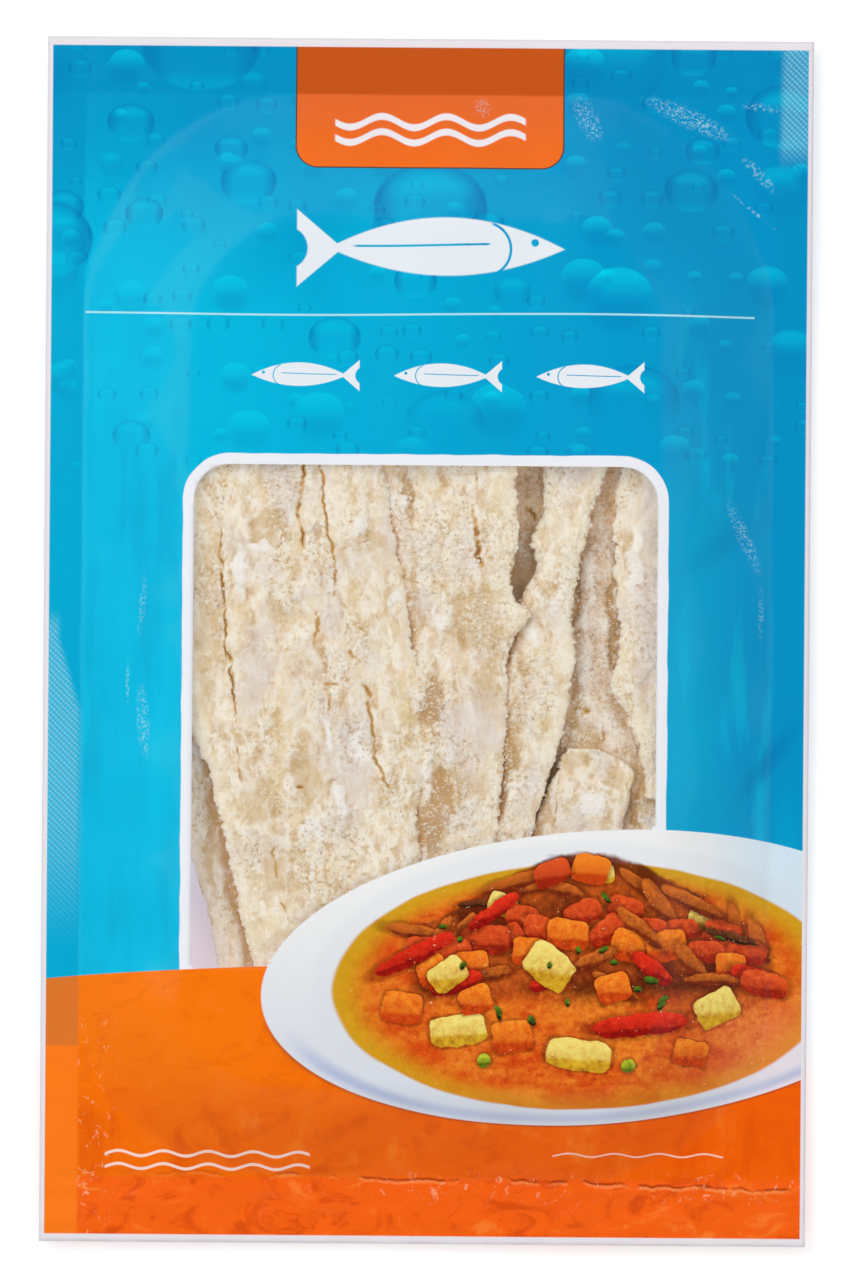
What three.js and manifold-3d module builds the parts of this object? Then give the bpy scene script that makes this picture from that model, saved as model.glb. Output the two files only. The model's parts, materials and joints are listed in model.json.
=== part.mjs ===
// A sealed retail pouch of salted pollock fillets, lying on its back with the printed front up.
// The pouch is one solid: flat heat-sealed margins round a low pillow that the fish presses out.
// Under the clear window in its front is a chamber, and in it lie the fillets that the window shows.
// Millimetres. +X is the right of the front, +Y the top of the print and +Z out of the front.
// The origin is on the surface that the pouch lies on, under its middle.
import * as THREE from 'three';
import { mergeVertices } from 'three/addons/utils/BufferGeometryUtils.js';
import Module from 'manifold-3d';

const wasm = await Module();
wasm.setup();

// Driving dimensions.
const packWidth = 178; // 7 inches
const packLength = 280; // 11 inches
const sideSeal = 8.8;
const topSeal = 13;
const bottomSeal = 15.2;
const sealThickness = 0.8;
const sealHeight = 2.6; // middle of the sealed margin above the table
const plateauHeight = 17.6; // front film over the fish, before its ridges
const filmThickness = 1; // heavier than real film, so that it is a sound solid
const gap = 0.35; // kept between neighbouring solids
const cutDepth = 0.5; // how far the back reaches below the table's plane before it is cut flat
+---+
- _Your goal_
Extract the full listing and reproduce each line exactly.

- _Result of the task_
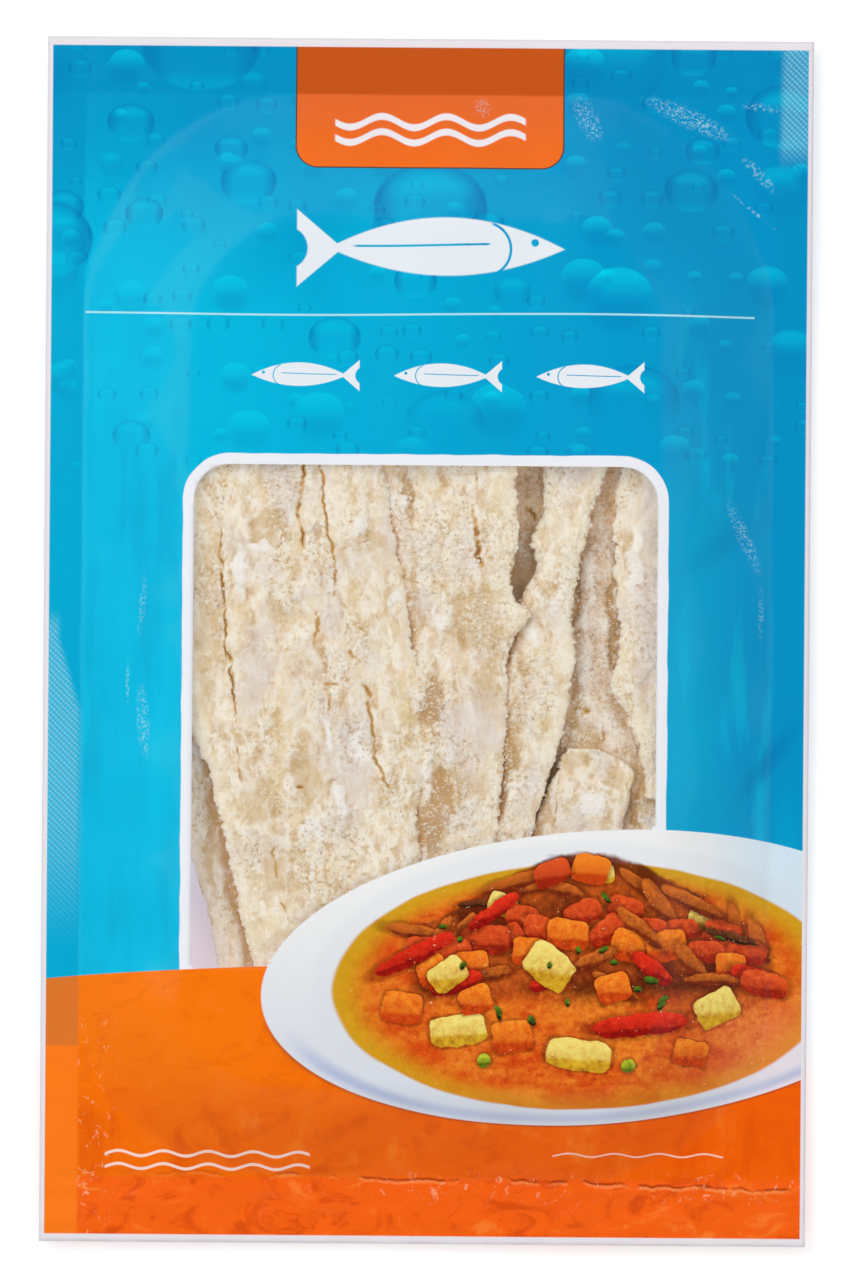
What three.js and manifold-3d module builds the parts of this object? Then give the bpy scene script that makes this picture from that model, saved as model.glb. Output the two files only. The model's parts, materials and joints are listed in model.json.
=== part.mjs ===
// A sealed retail pouch of salted pollock fillets, lying on its back with the printed front up.
// The pouch is one solid: flat heat-sealed margins round a low pillow that the fish presses out.
// Under the clear window in its front is a chamber, and in it lie the fillets that the window shows.
// Millimetres. +X is the right of the front, +Y the top of the print and +Z out of the front.
// The origin is on the surface that the pouch lies on, under its middle.
import * as THREE from 'three';
import { mergeVertices } from 'three/addons/utils/BufferGeometryUtils.js';
import Module from 'manifold-3d';

const wasm = await Module();
wasm.setup();

// Driving dimensions.
const packWidth = 178; // 7 inches
const packLength = 280; // 11 inches
const sideSeal = 8.8;
const topSeal = 13;
const bottomSeal = 15.2;
const sealThickness = 0.8;
const sealHeight = 2.6; // middle of the sealed margin above the table
const plateauHeight = 17.6; // front film over the fish, before its ridges
const filmThickness = 1; // heavier than real film, so that it is a sound solid
const gap = 0.35; // kept between neighbouring solids
const cutDepth = 0.5; // how far the back reaches below the table's plane before it is cut flat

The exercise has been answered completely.